Difatti, dopo essersi laureato a Dublino in lettere moderne, Joyce si era iscritto – nella primavera del 1902 – alla S. Cecilia Medical School. Si vedeva bene, in prospettiva, nella doppia veste di medico e di scrittore, grazie agli agi che immaginava gli sarebbero stati consentiti dalla prima professione. Richard Ellmann, suo biografo, ritiene che il vero paziente di James fosse in prospettiva l’Irlanda intera, da anatomizzare e da purgare . Fatto sta che già a ottobre, all’inizio dei corsi di biologia chimica e fisica, ogni sacro furore sembrava spento. Tentò di ravvivarlo cambiando università e iscrivendosi alla facoltà di medicina della Sorbona, trasferendosi a Parigi.

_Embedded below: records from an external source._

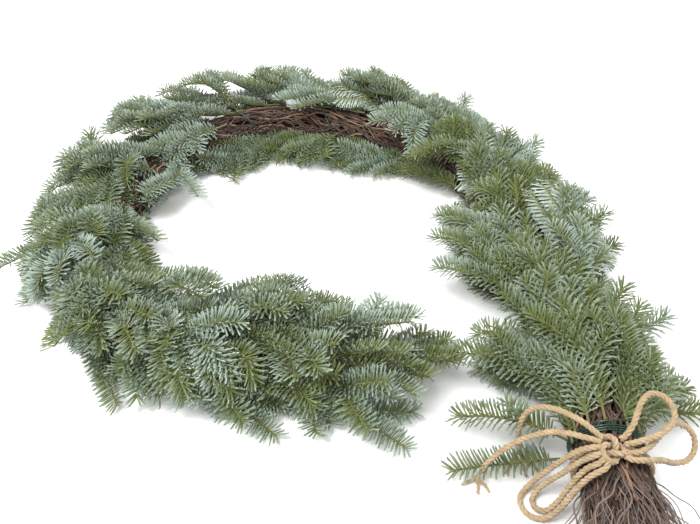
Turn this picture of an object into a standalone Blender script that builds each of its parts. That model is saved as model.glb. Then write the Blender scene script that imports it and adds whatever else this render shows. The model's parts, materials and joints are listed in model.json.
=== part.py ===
# Noble fir garland: a hook of twisted vine stems, tied with jute rope at its neck and bound all along
# with green wire that holds the butts of fir branches. It lies on the plane z = 0, in metres, +Z up.
import math
import random

import bmesh
import bpy
import numpy as np
from mathutils import Vector
from mathutils.bvhtree import BVHTree

# Plan of the vine core's middle line, from the cut tail to the free tip.
CORE_ROUTE = [
    (0.288, -0.370), (0.291, -0.298), (0.299, -0.215), (0.301, -0.135), (0.298, -0.045), (0.285, 0.045),
    (0.259, 0.125), (0.223, 0.205), (0.173, 0.275), (0.105, 0.323), (0.025, 0.355), (-0.065, 0.371),
    (-0.145, 0.357), (-0.210, 0.311), (-0.261, 0.250), (-0.297, 0.165), (-0.320, 0.085), (-0.322, 0.005),
    (-0.295, -0.061), (-0.245, -0.113), (-0.175, -0.149), (-0.095, -0.169), (-0.025, -0.181), (0.027, -0.190),
]
CORE_RADIUS = 0.030
CORE_SIDES = 12
CORE_RIDGE = 0.055        # height of the twisted stems' ridges, as a share of the radius
CORE_TWIST = 9.0          # radians of twist per metre
CORE_SIT = 0.88           # height of the middle line over the floor, as a share of the radius
TIP_TAPER = 0.20          # length over which the core thins towards its free tip
TIP_RADIUS = 0.012

NECK = 0.054              # where the rope ties the core, as a length along its route
NECK_LIFT = 0.0084        # the rope passes under the core there
TIP_LIFT = 0.0032         # and the last turns of wire under its free tip
NECK_RADIUS = 0.031
SHOULDER_RADIUS = 0.034

TAIL_TWIG_RADIUS = 0.0019
TAIL_TWIG_LENGTH = (0.080, 0.128)
TAIL_SPLAY = 26.0         # degrees that the outermost tail twigs turn outwards

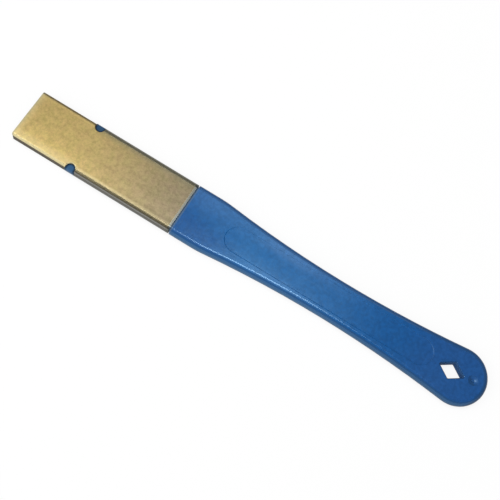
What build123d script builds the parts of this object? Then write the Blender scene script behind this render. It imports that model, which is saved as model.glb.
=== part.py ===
"""Hand-held diamond sharpening hone: a folded, diamond-coated steel plate on a moulded handle.

Two pieces. The handle is one plastic moulding: a waisted grip with a hanging hole, and a core
that runs forward under the plate. The plate is one sheet of steel. Ahead of its two relief
notches its sides are folded square, and behind them they wrap right round the core.

Stations run along the hone from the tip at 0 to the butt. The finished pieces are moved so that
the origin lies under the middle of the hone, on the surface that it rests on. X runs from tip to
butt, Y across, Z up.
"""

import math
import os

from build123d import *

# Overall sizes, in millimetres
overall_length = 182.2
thickness = 4.0
side_flat = 0.2

# Grip outline
shoulder_station = 64.0
shoulder_flat_length = 8.8
grip_width = 20.7
neck_width = 15.0
butt_width = 20.6
shoulder_blend_radius = 40.0

# Folded plate
sheet = 0.6
tail_gap = 0.5
wrap_width = 20.6
lip_length = 1.4
tip_width = 19.6
tip_fold_inside_radius = 0.5
tip_wall_foot = 0.2
tip_corner_radius = 0.6

# Relief notches, one in each side of the plate
notch_station = 23.6
notch_width = 3.4
notch_floor_from_middle = 7.5
notch_flare = 15.0
notch_bevel = 0.3

# Core under the plate
mould_clearance = 0.05
key_clearance = 0.1
core_tip_inset = 0.4

# Hanging hole through the butt
hole_from_butt = 13.2
hole_length = 9.4
hole_width = 6.4
hole_corner_radius = 0.3
hole_rim_round = 0.35

# Shallow panel in the top of the grip
panel_from_shoulder = 16.4
panel_to_hole = 2.7
panel_width = 9.8
panel_depth = 0.15
panel_draft = 60.0

# Mark that the moulding gate left beside the hole
gate_from_butt = 5.4
gate_offset = 0.8
gate_dish_radius = 1.8
gate_dish_depth = 0.45
gate_stub_radius = 0.5
gate_stub_height = 0.3

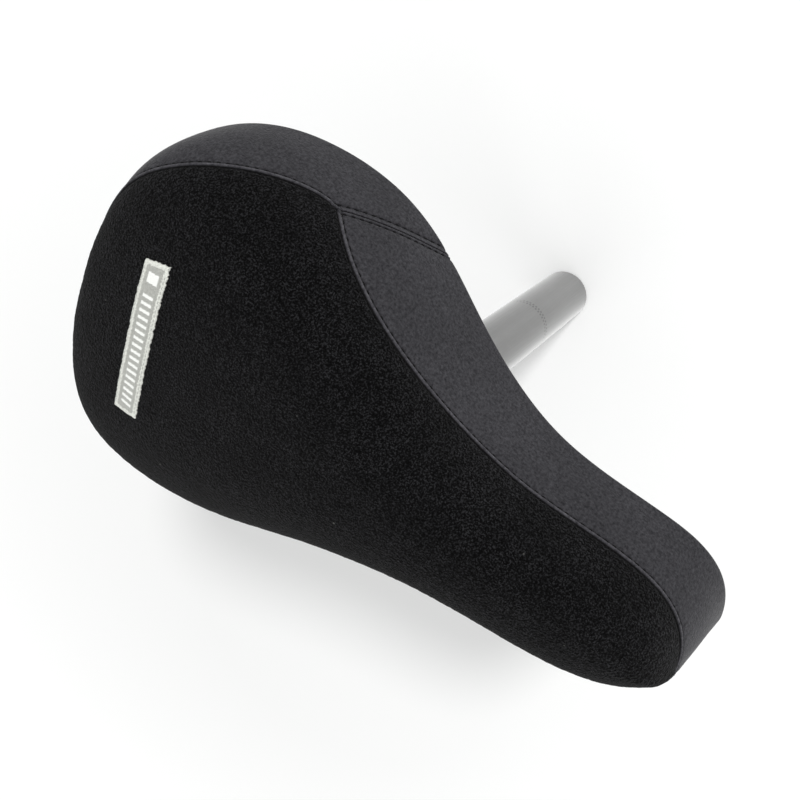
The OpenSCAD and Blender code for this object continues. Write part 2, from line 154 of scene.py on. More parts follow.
def plan_normal(u):
    t = outline(u + 0.01) - outline(u - 0.01)
    t /= np.linalg.norm(t, axis=-1, keepdims=True)
    return np.stack([-t[..., 1], t[..., 0]], -1)


def ridge_z(x):
    return DEPTH * bezier(RIDGE, np.clip(x / LENGTH, 0, 1))


def edge_z(x):
    return DEPTH * bezier(EDGE, np.clip(x / LENGTH, 0, 1))


def skin(u, t):
    """The saddle's outer surface at spline place u and level t."""
    b = outline(u)
    s = np.clip(b[..., 0] / LENGTH, 0, 1)
    v = 1 - t
    reach = v ** 3 + 3 * v * v * t * (1 - mix(*DRAFT, s)) + 3 * v * t * t * mix(*SHOULDER, s)
    rise = 3 * v * v * t * mix(*WALL, s) + 3 * v * t * t + t ** 3
    spine = SPINE[0] + (LENGTH - SPINE[0] - SPINE[1]) * b[..., 0] / LENGTH
    x = mix(spine, b[..., 0], reach)
    z = mix(edge_z(x), ridge_z(x), rise)
    return np.stack(np.broadcast_arrays(x, b[..., 1] * reach, z), -1)


def skin_normal(u, t):
    return unit(np.cross(skin(u, t + 0.01) - skin(u, t), skin(u + 0.01, t) - skin(u - 0.01, t)))


def under(u, t, d):
    """A point d mm under the skin."""
    return skin(u, t) - np.asarray(d)[..., None] * skin_normal(u, t)


def wall_level(u, h):
    """Level at which the wall is h mm over the lower edge, found by halving."""
    lo, hi = np.zeros(np.shape(u)), np.full(np.shape(u), 0.6)
    for _ in range(14):
        mid = (lo + hi) / 2
        p = skin(u, mid)
        low = p[..., 2] - edge_z(p[..., 0]) < h
        lo, hi = np.where(low, mid, lo), np.where(low, hi, mid)
    return (lo + hi) / 2


def inset(u, w, h):
    """A point w mm in from the wall and h mm over the lower edge."""
    u, w, h = np.broadcast_arrays(*(np.asarray(a, float) for a in (u, w, h)))
    b = skin(u, wall_level(u, h))[..., :2]
    near = np.minimum(w, SKIN_IN)
    a = b - near[..., None] * plan_normal(u)
    core = np.stack([CORE[0] + (LENGTH - sum(CORE)) * b[..., 0] / LENGTH, 0 * b[..., 0]], -1)
    way = core - a
    p = a + (w - near)[..., None] * way / np.linalg.norm(way, axis=-1, keepdims=True)
    return np.concatenate([p, (edge_z(p[..., 0]) + h)[..., None]], -1)


def seam_level(u):
    """Level of the top seam at spline place u."""
    a = np.abs(u)
    return np.where(a <= HIP_U, bezier(SEAM_REAR, np.clip(a / HIP_U, 0, 1)),
                    bezier(SEAM_FRONT, np.clip((a - HIP_U) / (NOSE_U - HIP_U), 0, 1)))


def seam_place(v, rear):
    """Spline place where a band's column v meets the top seam; v is -1 to 1 from end to end."""
    return near_u(v * HIP_U if rear else NOSE_U + v * (NOSE_U - HIP_U))


def lean(v, q, rear):
    """Spline place on a band at v and at q, 0 to 1 from the lower edge to the seam."""
    a, side = np.abs(v), np.sign(v)
    h = mix(HIP_FOOT, HIP_U, q)
    if rear:
        return side * (a * HIP_U + (h - HIP_U) * a ** 4)
    return NOSE_U + side * (a * (NOSE_U - HIP_U) - (h - HIP_U) * a ** 6)


PAD_Z = float(edge_z(np.array(POST_X))) + PAD_H
PAD_HEIGHT = POST_L + BOND - SOCKET + COLLAR + FLANGE
TURN = np.array([[math.cos(TILT), 0, math.sin(TILT)], [0, 1, 0],
                 [-math.sin(TILT), 0, math.cos(TILT)]])
UP = TURN[:, 2]


def place(p):
    """Saddle frame in millimetres to the row frame in metres."""
    return ((p - [POST_X, 0, PAD_Z]) @ TURN.T + [0, 0, PAD_HEIGHT]) / 1000


# Where the padding pushes the cover out: spline place and push in mm, on the left side's
# wall and on the right side's shoulder
PUFF_WALL = [(0, 0.1), (1.2, 0.1), (1.75, 0.4), (2.25, 0), (2.8, 0.1), (3.3, 0.6),
             (4.3, 0.5), (4.75, 1.1), (5.25, 1.9), (5.75, 1.7), (6.25, 0.6), (6.75, 0),
             (7.25, 0.2), (8.25, 1.0), (8.75, 1.3), (10.2, 1.15), (11.3, 1.0), (12, 0.7),
             (13, 0.6)]
PUFF_SHOULDER = [(0, 0), (1.75, 0), (2.25, 0.7), (2.75, 1.3), (3.25, 0.9), (3.75, 0.6),
                 (4.75, 0.1), (6.25, 0), (6.75, 0.7), (7.25, 1.1), (7.75, 1.2), (8.75, 0.9),
                 (9.25, 0.3), (10.2, 0), (11.5, 0.3), (12.25, 0.7), (12.7, 1.5), (13, 1.2)]


def puff(u, t):
    """The padding's push; it dies out away from the wall or the shoulder."""
    side = near_u(u)

    def smooth(table):
        at = np.abs(side)[..., None] + np.linspace(-0.45, 0.45, 7)
        return np.interp(np.abs(at), *np.transpose(table)).mean(-1)

    from_end = np.minimum(np.abs(side), NOSE_U - np.abs(side))
    left = ease(0.5 + np.sign(side) * from_end)
    wall = smooth(PUFF_WALL) * (1 - ease((t - 0.08) / 0.3))
    shoulder = smooth(PUFF_SHOULDER) * bump_at(t, 0.5, 0.24)
    return mix(shoulder, wall, left)


# Meshes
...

Ma anche il tentativo di studiare in Francia fallì e James provò un’ultima volta a studiare medicina a Dublino.
Perché così tanta voglia e così poca determinazione? Probabilmente, sulla sua decisione di studiare medicina oltre alla speranza di un buon guadagno pesarono retaggi e vicende familiari. Anche il padre John da ragazzo si era iscritto a medicina all’Università di Cork, interrompendo presto gli studi: James avrebbe voluto riuscire lì dove il padre aveva fallito? Nel marzo del 1902, suo fratello minore, George, aveva contratto una febbre tifoidea che esitò poi in una peritonite che lo portò alla morte. Neanche un mese dopo, in aprile, James si iscrisse a medicina. Inoltre, quando poi si reiscrisse per la seconda volta a Dublino, tornando da Parigi, sua madre May era gravemente ammalata e sarebbe morta di lì a poco – nel 1903 – per un tumore epatico. Come se, inconsciamente, James avesse voluto impegnare la propria intelligenza per salvare i suoi cari, in particolare la madre, dal momento che non poteva più pregare per lei, avendo perso quella fede cattolica in cui era stato cresciuto.
Del Joyce paziente si sa molto, e la sua storia clinica è un modello di scarsa aderenza, diremmo oggi, alle raccomandazioni dei curanti. Non fu certo un modello di salute. Dai vent’anni e per tutta la vita soffrì soprattutto di ricorrenti e ingravescenti vicissitudini oculistiche, e poi di problemi dentali, di artrite e mal di schiena cronici, oltre che di dolori addominali ricorrenti, aggravati dal suo stile di vita, tutto meno che morigerato, specie nel bere.
Morì nel gennaio del 1941 a Zurigo, a causa delle complicazioni di un’ulcera duodenale perforata.
Luciano De Fiore Il Pensiero Scientifico Editore
Bibliografia
Lettere tra Harriet Weaver e James Joyce, 16 marzo 1920. In Richard Ellmann, James Joyce. Roma: Castelvecchi, 2022. A p. 575.
ivi, p. 151.
In foto la storica farmacia di Sweny, a Dublino, citata nell’Ulisse di James Joyce, che ora è un circolo letterario.